Provide the number of lines where the word "scene" occurs, and no other text.

---------- Dataset excerpt ----------

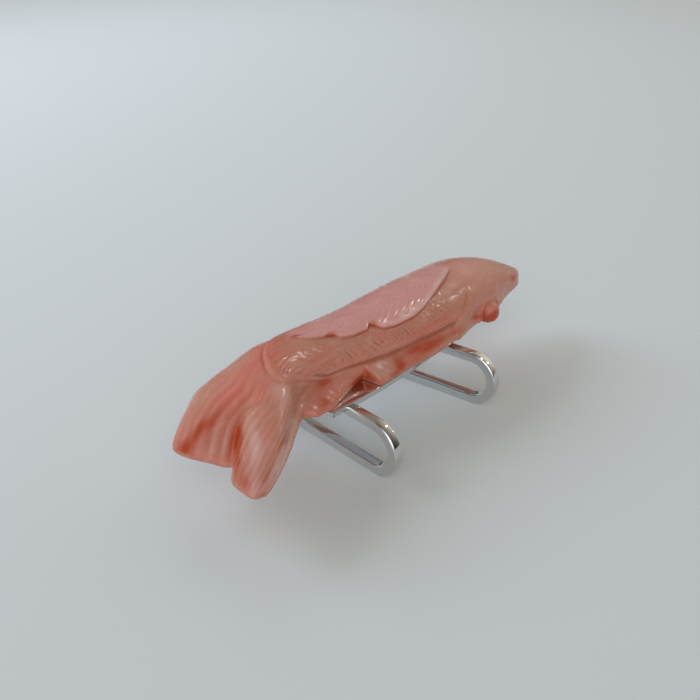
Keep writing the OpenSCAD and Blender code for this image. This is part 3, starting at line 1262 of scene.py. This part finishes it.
# for each colour: place along the carp, angle, half length, half width, strength and lean
ZONES: dict[Tint, Rows] = {
    Tint.RUST: (
        (-1.8, 57, 0.45, 6, 0.75), (-6.4, 66, 0.5, 6, 0.75), (-9.1, 95, 0.6, 6, 0.95),
        (14.3, -10, 1.3, 9, 0.95), (12.5, -3, 0.7, 10, 0.75), (25.2, 42, 0.5, 13, 0.7),
        (24.1, 26, 0.9, 9, 0.45), (22.6, 22, 0.8, 9, 0.85), (4.4, -8, 3.2, 8, 1.0, 0.9),
        (8.9, -11, 1.4, 8, 0.6), (1.8, -22, 2.6, 5, 0.5), (-0.9, -14, 0.8, 10, 1.0),
        # (-4.5, -13) is painted shade on the first fin's back wall, which darkens its reflection
        # in the plate
        (-2.1, -23, 0.8, 6, 0.6), (1.6, -4, 1.9, 5, 0.7), (-4.5, -13, 0.15, 12, 0.9),
        # (-6.2, -24) is deep red on the recess wall between the fins: partly coral colour, partly
        # painted shade
        (-6.2, -24, 1.7, 9, 0.85), (-9.5, 0, 1.2, 4, 0.9), (-11.2, -15, 0.9, 7, 0.6),
        (-20.5, 86, 3.0, 6, 0.4), (-24.2, 77, 1.8, 9, 0.9, 2.0),
        (-25.0, 66, 1.0, 12, 0.8, 4.0), (-25.8, 42, 0.6, 14, 0.65),
        # (-5.4, -24) is deep red on the same recess wall: partly coral colour, partly painted
        # shade
        (-19.7, 10, 2.4, 6, 0.75, -5.0), (-24.0, 13, 1.6, 5, 0.5), (-5.4, -24, 1.1, 9, 0.9),
        (-24.2, 116, 2.8, 7, 0.8, -3.5), (-26.1, 128, 0.7, 13, 0.45),
    ),
    Tint.PINK: (
        (-23.0, 38, 3.5, 22, 0.55), (14.6, 66, 1.6, 12, 0.5), (17.0, 84, 6.0, 18, 0.6),
        (-25.6, 18, 0.8, 16, 1.0), (-22.0, 156, 4.0, 14, 0.8),
    ),
    Tint.BLUSH: (
        (14.2, -1, 2.0, 14, 0.9), (-13.0, 50, 2.5, 30, 0.5), (17.0, 84, 4.0, 16, 0.5),
        (2.0, -12, 3.2, 10, 0.75), (5.5, 12, 6.0, 9, 0.6), (-9.4, -8, 2.4, 14, 0.5),
        (-12.5, 95, 3.0, 40, 0.45), (-19.0, 102, 4.5, 16, 0.75), (-18.0, 70, 3.0, 20, 0.5),
    ),
    Tint.PALE: (
        # (-22.0, 3) is painted light on the near tail lobe's steep right side, where the shape is
        # shaded more
        (-3.3, -13, 1.0, 10, 0.35), (-15.8, 45, 1.6, 22, 0.55), (-22.0, 3, 2.5, 6, 0.8),
        # (-20.0, -5) is painted light on the same steep side of the near lobe
        (17.0, 55, 5.0, 30, 0.3), (-20.0, -5, 5.0, 9, 1.0), (-22.4, 50, 2.6, 11, 0.7, 5.6),
        (-25.0, 97, 1.5, 9, 0.25, -4.0), (-22.0, 160, 4.0, 12, 0.45),
    ),
    # painted shade: a dark line along the crease at the low fins' foot, and the shaded wall of
    # the notch's recess
    Tint.GROOVE_SHADE: ((1.5, 5, 7.0, 4, 0.55), (-5.4, -24, 1.1, 9, 1.0)),
}


@dataclass
class Studio:
    """The pale floor, the soft lights and the camera."""

    floor_half: float = 4.0
    floor_colour: Colour = (0.70, 0.735, 0.74)
    floor_roughness: float = 0.65
    floor_specular: float = 0.25
    camera_at: Point = (-62.41, -51.47, 55.84)
    look: Point = (0.63667, 0.58046, -0.50765)
    up: Point = (0.39222, 0.32304, 0.86128)
    focal_pixels: float = 850.0
    image_pixels: float = 700.0
    sensor: float = 36.0
    sight: tuple[float, float] = (0.002, 20.0)
    # the middle of each glow in the room, then its colour
    glows: tuple[tuple[Point, Colour], ...] = (
        ((-0.65, -0.6, 0.45), (2.18, 2.20, 2.17)),
        ((-0.2, 0.87, 0.42), (0.78, 0.73, 0.65)),
        ((0.9, -0.1, 0.42), (0.93, 0.83, 0.66)),
    )
    glow_power: float = 5.0
    # name, place in metres, power
    windows: tuple[tuple[str, Point, float], ...] = (
        ("window", (-0.12, 0.30, 0.22), 0.60),
        ("far_window", (0.18, 0.26, 0.22), 0.22),
    )
    window_size: float = 0.2
    window_colour: Colour = (0.74, 0.84, 1.0)
    lamps: tuple[tuple[str, Point, float], ...] = (
        ("lamp_far", (0.31, -0.05, 0.39), 0.16),
        ("lamp_right", (0.36, -0.20, 0.29), 0.06),
    )
    lamp_size: float = 0.032
    lamp_colour: Colour = (1.0, 1.0, 1.0)

    def floor(self) -> None:
        """Lays the pale sheet that the ornament stands on."""
        mesh = bmesh.new()
        bmesh.ops.create_grid(mesh, x_segments=2, y_segments=2, size=self.floor_half)
        sheet = finished("pale_floor", mesh)
        shader = Shader("pale_paper")
        shader.even(
            Base_Color=(*self.floor_colour, 1), Roughness=self.floor_roughness,
            Specular_IOR_Level=self.floor_specular,
        )
        shader.put_on(sheet)

    def light(
        self, name: str, place: Point, size: float, watts: float, colour: Colour
    ) -> bpy.types.Object:
        """Hangs a square soft light that faces the ornament.

        Args:
            name: The light's name.
            place: Its place, in metres.
            size: The length of its side, in metres.
            watts: Its power.
            colour: Its colour.

        Returns:
            The light.
        """
        lamp = bpy.data.lights.new(name, "AREA")
        lamp.size, lamp.energy, lamp.color = size, watts, colour
        holder = bpy.data.objects.new(name, lamp)
        holder.location = place
        holder.rotation_mode = "QUATERNION"
        holder.rotation_quaternion = (-Vector(place)).to_track_quat("-Z", "Y")
        bpy.context.scene.collection.objects.link(holder)
        return holder

    def lights(self) -> None:
        """Hangs the windows, which give no glints, and the lamps, which give nothing else."""
        for name, place, watts in self.windows:
            window = self.light(name, place, self.window_size, watts, self.window_colour)
            window.visible_glossy = False
        for name, place, watts in self.lamps:
            lamp = self.light(name, place, self.lamp_size, watts, self.lamp_colour)
            lamp.visible_diffuse = False

    def sky(self) -> None:
        """Surrounds the scene with a dim room that has a few broad glows."""
        world = bpy.data.worlds.new("room")
        world.use_nodes = True
        tree = world.node_tree
        place = tree.nodes.new("ShaderNodeTexCoord").outputs["Generated"]
        total = None
        for middle, colour in self.glows:
            facing = tree.nodes.new("ShaderNodeVectorMath")
            facing.operation = "DOT_PRODUCT"
            facing.inputs[1].default_value = Vector(middle).normalized()
            tree.links.new(place, facing.inputs[0])
            share = facing.outputs["Value"]
            for operation, number in (("MAXIMUM", 0.0), ("POWER", self.glow_power)):
                step = tree.nodes.new("ShaderNodeMath")
                step.operation, step.inputs[1].default_value = operation, number
                tree.links.new(share, step.inputs[0])
                share = step.outputs[0]
            lit = tree.nodes.new("ShaderNodeVectorMath")
            lit.operation, lit.inputs[1].default_value = "MULTIPLY_ADD", colour
            tree.links.new(share, lit.inputs[0])
            if total:
                tree.links.new(total, lit.inputs[2])
            total = lit.outputs["Vector"]
        tree.links.new(total, tree.nodes["Background"].inputs["Color"])
        bpy.context.scene.world = world

    def camera(self) -> None:
        """Sets the camera where the photograph was taken from."""
        data = bpy.data.cameras.new("photo_camera")
        data.sensor_width = self.sensor
        data.lens = self.focal_pixels / self.image_pixels * self.sensor
        data.clip_start, data.clip_end = self.sight
        holder = bpy.data.objects.new("photo_camera", data)
        look, up = Vector(self.look).normalized(), Vector(self.up)
        right = look.cross(up).normalized()
        turn = Matrix((right, right.cross(look), -look)).transposed()
        holder.matrix_world = Matrix.Translation(Vector(self.camera_at) * MM) @ turn.to_4x4()
        bpy.context.scene.collection.objects.link(holder)
        bpy.context.scene.camera = holder

    def build(self) -> None:
        """Sets up the whole studio."""
        self.floor()
        self.sky()
        self.camera()
        self.lights()
        bpy.context.scene.view_settings.view_transform = "Standard"


def add(piece: bpy.types.Object, node: str) -> None:
    """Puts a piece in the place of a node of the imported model.

    Args:
        piece: The piece.
        node: The node that it stands for.
    """
    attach(piece, BODY)
    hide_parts(node)
    LOG.info("%s: %d faces", piece.name, len(piece.data.polygons))


def main() -> None:
    """Builds the ornament and its studio."""
    logging.basicConfig(level=logging.INFO, format="%(name)s: %(message)s")
    Studio().build()
    patches = tuple(Patch(tint, *row) for tint, rows in ZONES.items() for row in rows)
    carp = Carving().build(patches)
    CoralFinish().dress(carp)
    add(carp, "coral_fish")
    fitting = CordFitting().build()
    PlatedFinish().dress(fitting)
    add(fitting, "cord_fitting")


if __name__ == "__main__":
    main()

----------

## Exercise answer:
7